At least five credible sources are required for this Intermediate Draft of your Multimodal Argument. You can draw on the relevant research conducted in the last two projects; however, you must include at least 3 new sources that you have not previously used. In addition to these 5 sources, you will document the 3 sources associated with your 2 static visuals and your hyperlink connection.
The following processes will help you to further develop your Part 2 Intermediate Multimodal Argument:
- Begin with a creative and transparent title that reflects the critical nature of your research topic and your objective to persuade your audience to agree with your call to action.

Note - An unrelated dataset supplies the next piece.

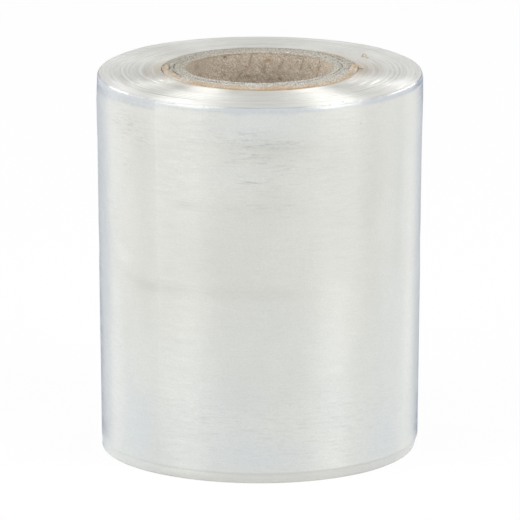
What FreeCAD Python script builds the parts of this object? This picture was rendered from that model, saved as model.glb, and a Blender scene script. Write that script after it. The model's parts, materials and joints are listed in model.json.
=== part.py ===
import FreeCAD, Part
import math
import os

# A hand roll of clear stretch film on a spiral-wound cardboard core, standing on end.
# Millimetres. +Z runs up the core's axis, the origin is the centre of the foot,
# and the front is -Y. Angles are seen from above and run anticlockwise from +X.
# The roll is three pieces: the grey chipboard tube, the brown paper ply glued round it,
# and the film, whose turns lie so tight that they are one solid.

# Driving dimensions: the core
core_length = 101.6
bore_radius = 19.5
chipboard_wall = 5.6
ply_thickness = 0.5
shoulder_width = 2.2
shoulder_drop = 0.3
seam_width = 0.5
seam_depth = 0.25
seam_rise_angle = 62.0
seam_top_angle = 97.0

# Driving dimensions: the two places where the brown ply is torn at the upper end
tear_start_angle = 128.0
tear_sweep = 42.0
crack_angle = 188.0
crack_width = 0.7

# Driving dimensions: the film
film_width = 100.0
film_foot_radius = 41.65
film_neck_radius = 42.5
flare_growth = 0.25
flare_height = 12.0
edge_round_width = 0.6
edge_round_height = 1.1
foot_band_height = 2.4
foot_band_step = 0.15
gauge_band_centre = 54.0
gauge_band_reach = 6.0
gauge_band_depth = 0.08
tail_angle = 231.0
tail_step = 0.1

# Driving dimensions: the turns that show at the ends of the film
upper_ring_count = 18
lower_ring_count = 12
ring_unevenness = 0.3
crown_rise = 0.8
ring_scatter = 0.12
lower_ring_recess = 0.12

# Driving dimensions: the foot's rim, pushed in most on the right
crush_most = 1.0
crush_least = 0.1
crush_height = 4.5

# Sizes that follow
chipboard_radius = bore_radius + chipboard_wall
core_radius = chipboard_radius + ply_thickness
flat_rim_radius = core_radius - shoulder_width
shoulder_slope = shoulder_drop / shoulder_width
ply_end_height = core_length - ply_thickness - shoulder_slope * (chipboard_radius - flat_rim_radius)
flare_radius = film_neck_radius + flare_growth

# How far a cutting block or an uncut outline runs past the face that it makes
overrun = 5.0

# Steps of phase, in radians, that make the rings' widths and heights look random
width_phase = 1.7
height_phase = 2.4

# How many straight facets stand for the rounded rim
rim_facets = 3

UP = FreeCAD.Vector(0, 0, 1)
CENTRE = FreeCAD.Vector(0, 0, 0)


def revolved(points, degrees=360.0, start=0.0):
    """The solid that a closed outline of (radius, height) points sweeps about the core's axis."""
    corners = [FreeCAD.Vector(radius, 0, height) for radius, height in points]
    face = Part.Face(Part.makePolygon(corners + corners[:1]))
    solid = face.revolve(CENTRE, UP, degrees)
    solid.rotate(CENTRE, UP, start)
    return solid


def sector(inner, outer, low, high, start, degrees):
    """A block of ring between two radii and two heights, over part of a turn."""
    return revolved([(inner, low), (outer, low), (outer, high), (inner, high)], degrees, start)


def seam_groove():
    """The open joint of the innermost ply, a shallow left-handed groove up the bore."""
    pitch = 2 * math.pi * bore_radius * math.tan(math.radians(seam_rise_angle))
    spine = Part.makeHelix(pitch, core_length + 2 * overrun, bore_radius)
    half = seam_width / 2
    inner = bore_radius - seam_depth
    outer = bore_radius + seam_depth
    corners = [
        FreeCAD.Vector(inner, 0, -half),
        FreeCAD.Vector(outer, 0, -half),
        FreeCAD.Vector(outer, 0, half),
        FreeCAD.Vector(inner, 0, half),
    ]
    section = Part.makePolygon(corners + corners[:1])
    groove = Part.Wire(spine.Edges).makePipeShell([section], True, True)
    groove = groove.mirror(CENTRE, FreeCAD.Vector(0, 1, 0))
    groove.translate(FreeCAD.Vector(0, 0, -overrun))
    wound_by_top = 360.0 * (core_length + overrun) / pitch
    groove.rotate(CENTRE, UP, seam_top_angle + wound_by_top)
    return groove


def chipboard_core():
    """The grey tube: a flat cut rim, and outside it the shoulder on which the brown ply lies."""
    tube = revolved([
        (bore_radius, 0),
        (chipboard_radius, 0),
        (chipboard_radius, ply_end_height),
        (flat_rim_radius, core_length - ply_thickness),
        (flat_rim_radius, core_length),
        (bore_radius, core_length),
    ])
    return tube.cut(seam_groove())


def kraft_ply():
    """The brown outer ply, turned in over the shoulder and torn in two places."""
    ply = revolved([
        (chipboard_radius, 0),
        (core_radius, 0),
        (core_radius, core_length - shoulder_drop),
        (flat_rim_radius, core_length),
        (flat_rim_radius, core_length - ply_thickness),
        (chipboard_radius, ply_end_height),
    ])
    crack_sweep = math.degrees(crack_width / core_radius)
    spans = [(tear_start_angle, tear_sweep), (crack_angle - crack_sweep / 2, crack_sweep)]
    for start, sweep in spans:
        ply = ply.cut(sector(
            flat_rim_radius - overrun, core_radius + overrun,
            ply_end_height, core_length + overrun,
            start, sweep,
        ))
    return ply


def cone_radius(height):
    """The film's slightly tapering radius, which is the larger the thicker the film is wound."""
    share = height / (film_width - flare_height)
    return film_foot_radius + (film_neck_radius - film_foot_radius) * share


def half_of_outside(growth, start):
    """Half a turn of the film's outside, from past the foot to past the upper end."""
    waist_low = gauge_band_centre - gauge_band_reach
    waist_high = gauge_band_centre + gauge_band_reach
    rim = flare_radius - edge_round_width
    edge_start = film_width - edge_round_height
    outline = [
        (film_foot_radius - foot_band_step, -overrun),
        (film_foot_radius - foot_band_step, foot_band_height),
        (film_foot_radius, foot_band_height),
        (cone_radius(waist_low), waist_low),
        (cone_radius(gauge_band_centre) - gauge_band_depth, gauge_band_centre),
        (cone_radius(waist_high), waist_high),
        (film_neck_radius, film_width - flare_height),
        (flare_radius, film_width - flare_height / 2),
        (flare_radius, edge_start),
    ]
    quarter = [math.pi / 2 * step / rim_facets for step in range(1, rim_facets + 1)]
    outline += [
        (rim + edge_round_width * math.cos(angle), edge_start + edge_round_height * math.sin(angle))
        for angle in quarter
    ]
    outline.append((rim, film_width + overrun))
    grown = [(radius + growth, height) for radius, height in outline]
    return revolved([(0, -overrun)] + grown + [(0, film_width + overrun)], 180.0, start)


def wound_outside():
    """The outermost turn: two half turns a little off centre from each other, as in a spiral.

    They run smoothly into one another opposite the tail and leave a step where the film ends.
    """
    inner_half = half_of_outside(0.0, tail_angle)
    outer_half = half_of_outside(tail_step / 2, tail_angle + 180.0)
    tail = math.radians(tail_angle)
    outer_half.translate(FreeCAD.Vector(math.cos(tail), math.sin(tail), 0) * (tail_step / 2))
    return inner_half.fuse(outer_half)


def ring_edges(count):
    """The radii at which the slope of an end changes, unevenly spread from the core outwards."""
    reach = flare_radius - edge_round_width - core_radius
    shares = [(i + ring_unevenness * math.sin(width_phase * i)) / count for i in range(count)]
    return [core_radius + reach * share for share in shares + [1.0]]


def upper_end():
    """The outline of the upper end: rings of turns that ran a little high or low."""
    edges = ring_edges(upper_ring_count)
    points = []
    for i, radius in enumerate(edges[:-1]):
        crown = crown_rise * (1 - i / upper_ring_count)
        points.append((radius, film_width + crown + ring_scatter * math.sin(height_phase * i)))
    return points + [(edges[-1], film_width), (flare_radius + overrun, film_width)]


def lower_end():
    """The outline of the lower end: flat rings to stand on, with shallow rings between them."""
    edges = ring_edges(lower_ring_count)
    heights = [0.0, lower_ring_recess, lower_ring_recess, 0.0]
    points = [(edges[i], heights[i % 4]) for i in range(lower_ring_count)]
    return points + [(flare_radius + overrun, 0.0)]


def ringed_ends():
    """The stack of turns between its two ends."""
    return revolved(lower_end() + upper_end()[::-1])


def foot_crush():
    """What the pushed-in rim of the foot leaves out: a bevel that deepens towards +X."""
    shift = (crush_most - crush_least) / 2
    foot_radius = film_foot_radius - (crush_most + crush_least) / 2
    slope = crush_most / crush_height
    top = crush_height + overrun
    block = Part.makeCylinder(flare_radius + overrun, top + overrun, FreeCAD.Vector(0, 0, -overrun))
    keep = Part.makeCone(
        foot_radius - slope * overrun, foot_radius + slope * top,
        top + overrun, FreeCAD.Vector(-shift, 0, -overrun),
    )
    return block.cut(keep)


def film_roll():
    """All the turns of film as one solid, tight round the core."""
    wound = wound_outside().common(ringed_ends()).removeSplitter()
    return wound.cut(foot_crush())


def write(name, shape):
    """Writes one piece after making sure that it is one sound solid."""
    if len(shape.Solids) != 1 or not shape.isValid():
        raise ValueError(f"{name} is not one valid solid")
    shape.Solids[0].exportStep(os.path.join("parts", name + ".step"))
    print(name, round(shape.Volume), "mm3", len(shape.Faces), "faces")


os.makedirs("parts", exist_ok=True)
write("cardboard_core", chipboard_core())
write("kraft_ply", kraft_ply())
write("film_roll", film_roll())
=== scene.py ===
import json
import math

import bpy
import numpy as np
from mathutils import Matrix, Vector


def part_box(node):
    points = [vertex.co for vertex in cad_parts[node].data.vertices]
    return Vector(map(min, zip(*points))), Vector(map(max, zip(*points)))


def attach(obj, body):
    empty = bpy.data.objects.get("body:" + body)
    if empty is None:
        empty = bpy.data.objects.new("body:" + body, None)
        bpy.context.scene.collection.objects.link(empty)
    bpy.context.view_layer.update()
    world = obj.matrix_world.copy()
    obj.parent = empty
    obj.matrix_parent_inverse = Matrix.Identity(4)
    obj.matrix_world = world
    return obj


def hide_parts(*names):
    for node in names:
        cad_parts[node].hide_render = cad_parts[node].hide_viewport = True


# The looks of a hand roll of clear stretch film on a cardboard core, standing on end.
# Everything is in metres. Sizes that are given in millimetres are multiplied by MM.
# Angles round the axis are in degrees, anticlockwise from +X seen from above: the front is 270.

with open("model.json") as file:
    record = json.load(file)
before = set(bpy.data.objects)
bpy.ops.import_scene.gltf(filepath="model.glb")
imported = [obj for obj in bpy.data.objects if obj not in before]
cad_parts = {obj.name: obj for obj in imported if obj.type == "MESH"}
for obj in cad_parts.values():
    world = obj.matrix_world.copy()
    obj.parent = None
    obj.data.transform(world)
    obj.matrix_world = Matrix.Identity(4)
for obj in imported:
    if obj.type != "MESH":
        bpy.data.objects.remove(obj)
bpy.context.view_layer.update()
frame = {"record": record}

MM = 0.001
PHOTO_PIXELS = 520

# Sizes read from the frame
core_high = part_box("cardboard_core")[1]
ply_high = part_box("kraft_ply")[1]
film_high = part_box("film_roll")[1]
mounts = {mount["name"]: mount for mount in frame["record"]["mounts"]}
bore_radius = mounts["core_bore"]["dims"]["r_mm"] * MM
core_length = core_high.z
board_radius = core_high.x
ply_radius = ply_high.x
flare_radius = film_high.x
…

- Contextualize your chosen topic in your introduction. Identify the problem related to your topic, let your audience know why your topic is important and why they should care, and include a call to action thesis that concludes what you determine is a reasonable solution to the problem you have conveyed.
- Provide a progression of ideas/evidence/appeals in a logical and cohesive pattern in the body of your essay, introducing each paragraph with a topic sentence that positions an important point. Follow each topic sentence with supporting evidence from your research to support your claim. Be sure to anticipate your audience’s objections with a meaningful refutation and logically lead your audience to the call to action. Integrate appropriate evidence from your 5 sources, anchoring your ideas with support by the source’s arguments.

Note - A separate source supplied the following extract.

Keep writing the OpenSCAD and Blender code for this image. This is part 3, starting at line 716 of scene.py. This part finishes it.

- Integrate a total of two static images, photographs, diagrams, infographics, graphs, maps, and/or drawings, that support your argument in important ways. Vary the type of static visuals to avoid including two of the same types.
- Include a hyperlink that intentionally connects an appropriate word or phrase to one dynamic media component, which may be a single video or podcast of two minutes or less into your multimodal argument in meaningful ways.
- Be sure to use clear transitions as you move from point to point.
- Provide source citations according to the required guidelines.
- Write a conclusion that highlights your major points and provides realistic forward-thinking ideas for future research/action.
- Include a Works Cited page
- Proofread your Part 2 intermediate Multimodal Argument.
- While you want to convince your non-engaged audience that your argument has merit and your call to action is worth pursuing, you don’t want to offend your audience by ignoring or not anticipating their questions and/or possible objections. Rather, invite your audience into the conversation about your topic by anticipating the kinds of questions they might have and providing them with the kind of information that they would need to decide to take the action you recommend.
- Make sure that the static and dynamic visuals you select add value to your written argument, are consistent with the text’s purpose, create a positive reaction from your audience, and effectively unify, supplement, and/or complement your text
- Envision the components of your multimodal argument as parts to a whole. All components are necessary to effectively persuade your audience.